[Start]

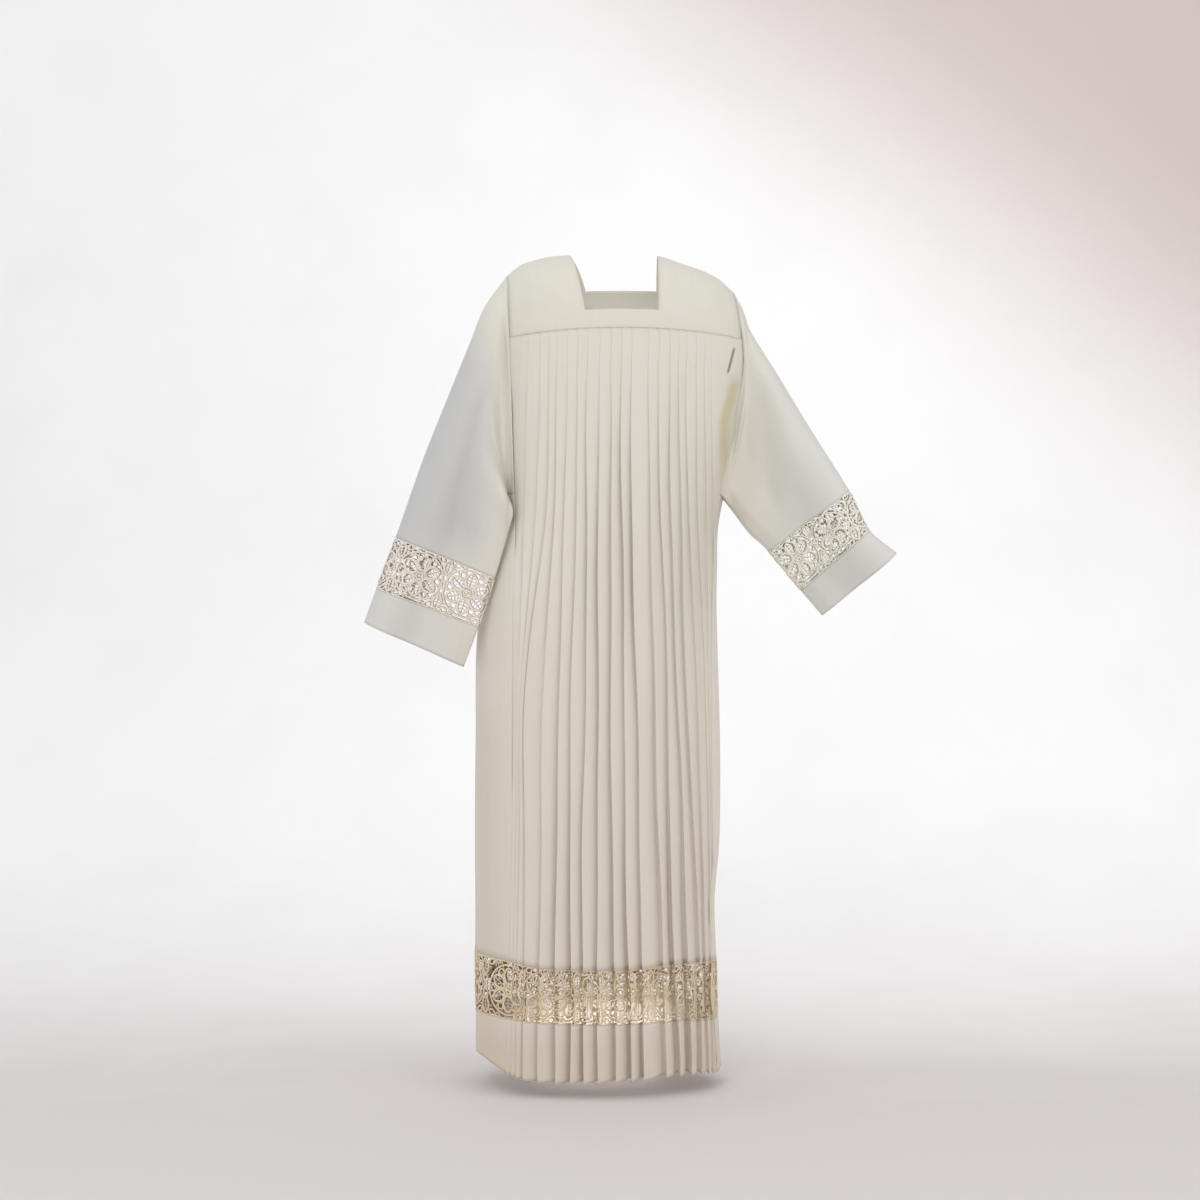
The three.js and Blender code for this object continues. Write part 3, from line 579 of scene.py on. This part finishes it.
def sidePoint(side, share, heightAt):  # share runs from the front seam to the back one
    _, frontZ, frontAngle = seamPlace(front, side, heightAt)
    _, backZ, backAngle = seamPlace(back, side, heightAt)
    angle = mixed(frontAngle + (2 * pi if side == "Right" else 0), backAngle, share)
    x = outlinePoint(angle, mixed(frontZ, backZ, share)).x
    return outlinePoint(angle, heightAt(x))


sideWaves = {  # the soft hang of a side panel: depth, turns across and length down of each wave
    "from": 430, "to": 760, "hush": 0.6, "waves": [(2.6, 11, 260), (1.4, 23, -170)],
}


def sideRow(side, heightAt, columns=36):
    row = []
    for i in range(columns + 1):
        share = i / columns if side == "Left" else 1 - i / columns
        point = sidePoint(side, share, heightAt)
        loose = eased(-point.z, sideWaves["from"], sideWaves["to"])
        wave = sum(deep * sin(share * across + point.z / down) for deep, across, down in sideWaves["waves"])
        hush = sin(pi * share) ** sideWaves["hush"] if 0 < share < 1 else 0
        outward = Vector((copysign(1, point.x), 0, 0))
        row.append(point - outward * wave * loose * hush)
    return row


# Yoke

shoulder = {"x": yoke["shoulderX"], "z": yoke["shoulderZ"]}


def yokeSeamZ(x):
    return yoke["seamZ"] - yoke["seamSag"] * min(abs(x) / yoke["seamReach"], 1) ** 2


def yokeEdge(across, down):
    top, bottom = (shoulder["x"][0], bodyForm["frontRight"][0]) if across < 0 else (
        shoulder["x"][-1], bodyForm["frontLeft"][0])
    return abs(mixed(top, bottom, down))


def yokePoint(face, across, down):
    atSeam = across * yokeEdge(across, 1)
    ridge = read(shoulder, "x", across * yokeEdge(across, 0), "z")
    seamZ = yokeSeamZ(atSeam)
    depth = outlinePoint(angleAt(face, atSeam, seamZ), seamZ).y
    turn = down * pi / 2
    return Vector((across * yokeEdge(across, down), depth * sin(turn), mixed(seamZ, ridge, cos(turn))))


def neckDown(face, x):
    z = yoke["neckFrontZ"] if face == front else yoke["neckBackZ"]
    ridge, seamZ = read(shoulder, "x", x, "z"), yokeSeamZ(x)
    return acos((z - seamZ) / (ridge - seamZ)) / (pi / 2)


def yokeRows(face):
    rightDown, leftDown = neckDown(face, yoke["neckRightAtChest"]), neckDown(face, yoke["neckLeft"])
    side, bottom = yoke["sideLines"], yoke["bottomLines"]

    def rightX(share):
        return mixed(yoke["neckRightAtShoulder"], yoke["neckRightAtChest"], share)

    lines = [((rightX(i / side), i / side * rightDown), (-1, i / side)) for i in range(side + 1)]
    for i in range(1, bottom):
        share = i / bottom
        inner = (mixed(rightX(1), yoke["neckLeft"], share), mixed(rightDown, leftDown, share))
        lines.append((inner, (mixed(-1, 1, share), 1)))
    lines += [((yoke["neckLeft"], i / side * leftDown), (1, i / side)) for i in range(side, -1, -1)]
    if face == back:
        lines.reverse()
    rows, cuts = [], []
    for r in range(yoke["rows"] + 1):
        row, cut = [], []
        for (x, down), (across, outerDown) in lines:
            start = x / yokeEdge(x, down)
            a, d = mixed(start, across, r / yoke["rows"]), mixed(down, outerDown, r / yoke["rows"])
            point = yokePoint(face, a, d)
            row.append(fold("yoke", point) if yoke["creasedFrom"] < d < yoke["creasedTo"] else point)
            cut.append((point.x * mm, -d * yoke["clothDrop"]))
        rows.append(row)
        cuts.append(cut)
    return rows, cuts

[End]

■ **Direction**
Please restate the whole listing word for word.

■ **Solution for this exercise**
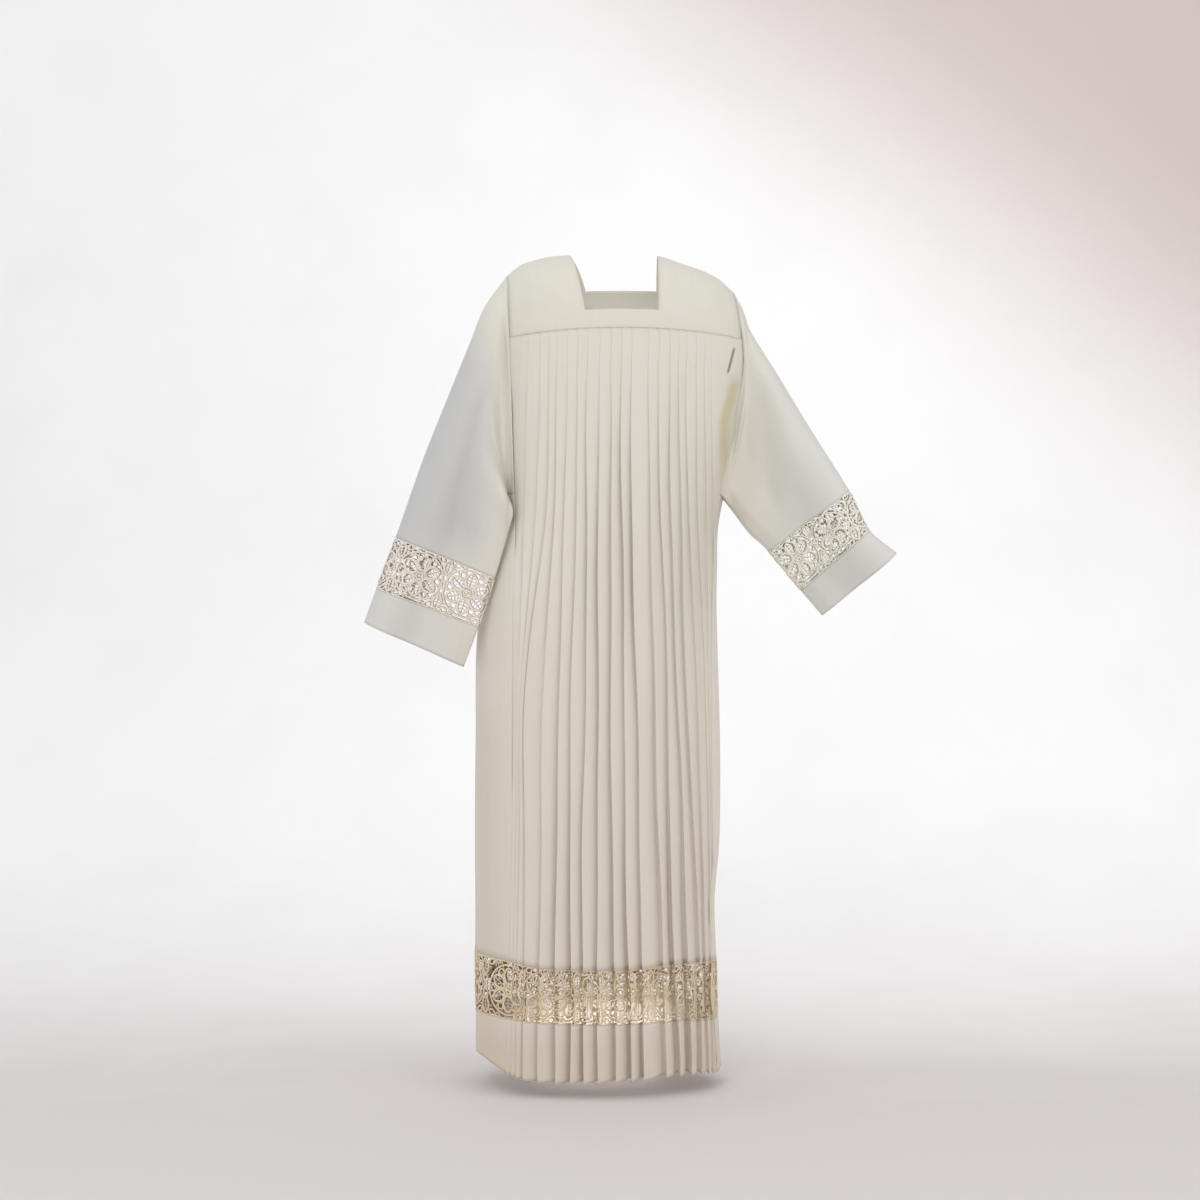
The three.js and Blender code for this object continues. Write part 3, from line 579 of scene.py on. This part finishes it.
def sidePoint(side, share, heightAt):  # share runs from the front seam to the back one
    _, frontZ, frontAngle = seamPlace(front, side, heightAt)
    _, backZ, backAngle = seamPlace(back, side, heightAt)
    angle = mixed(frontAngle + (2 * pi if side == "Right" else 0), backAngle, share)
    x = outlinePoint(angle, mixed(frontZ, backZ, share)).x
    return outlinePoint(angle, heightAt(x))


sideWaves = {  # the soft hang of a side panel: depth, turns across and length down of each wave
    "from": 430, "to": 760, "hush": 0.6, "waves": [(2.6, 11, 260), (1.4, 23, -170)],
}


def sideRow(side, heightAt, columns=36):
    row = []
    for i in range(columns + 1):
        share = i / columns if side == "Left" else 1 - i / columns
        point = sidePoint(side, share, heightAt)
        loose = eased(-point.z, sideWaves["from"], sideWaves["to"])
        wave = sum(deep * sin(share * across + point.z / down) for deep, across, down in sideWaves["waves"])
        hush = sin(pi * share) ** sideWaves["hush"] if 0 < share < 1 else 0
        outward = Vector((copysign(1, point.x), 0, 0))
        row.append(point - outward * wave * loose * hush)
    return row


# Yoke

shoulder = {"x": yoke["shoulderX"], "z": yoke["shoulderZ"]}


def yokeSeamZ(x):
    return yoke["seamZ"] - yoke["seamSag"] * min(abs(x) / yoke["seamReach"], 1) ** 2


def yokeEdge(across, down):
    top, bottom = (shoulder["x"][0], bodyForm["frontRight"][0]) if across < 0 else (
        shoulder["x"][-1], bodyForm["frontLeft"][0])
    return abs(mixed(top, bottom, down))


def yokePoint(face, across, down):
    atSeam = across * yokeEdge(across, 1)
    ridge = read(shoulder, "x", across * yokeEdge(across, 0), "z")
    seamZ = yokeSeamZ(atSeam)
    depth = outlinePoint(angleAt(face, atSeam, seamZ), seamZ).y
    turn = down * pi / 2
    return Vector((across * yokeEdge(across, down), depth * sin(turn), mixed(seamZ, ridge, cos(turn))))


def neckDown(face, x):
    z = yoke["neckFrontZ"] if face == front else yoke["neckBackZ"]
    ridge, seamZ = read(shoulder, "x", x, "z"), yokeSeamZ(x)
    return acos((z - seamZ) / (ridge - seamZ)) / (pi / 2)


def yokeRows(face):
    rightDown, leftDown = neckDown(face, yoke["neckRightAtChest"]), neckDown(face, yoke["neckLeft"])
    side, bottom = yoke["sideLines"], yoke["bottomLines"]

    def rightX(share):
        return mixed(yoke["neckRightAtShoulder"], yoke["neckRightAtChest"], share)

    lines = [((rightX(i / side), i / side * rightDown), (-1, i / side)) for i in range(side + 1)]
    for i in range(1, bottom):
        share = i / bottom
        inner = (mixed(rightX(1), yoke["neckLeft"], share), mixed(rightDown, leftDown, share))
        lines.append((inner, (mixed(-1, 1, share), 1)))
    lines += [((yoke["neckLeft"], i / side * leftDown), (1, i / side)) for i in range(side, -1, -1)]
    if face == back:
        lines.reverse()
    rows, cuts = [], []
    for r in range(yoke["rows"] + 1):
        row, cut = [], []
        for (x, down), (across, outerDown) in lines:
            start = x / yokeEdge(x, down)
            a, d = mixed(start, across, r / yoke["rows"]), mixed(down, outerDown, r / yoke["rows"])
            point = yokePoint(face, a, d)
            row.append(fold("yoke", point) if yoke["creasedFrom"] < d < yoke["creasedTo"] else point)
            cut.append((point.x * mm, -d * yoke["clothDrop"]))
        rows.append(row)
        cuts.append(cut)
    return rows, cuts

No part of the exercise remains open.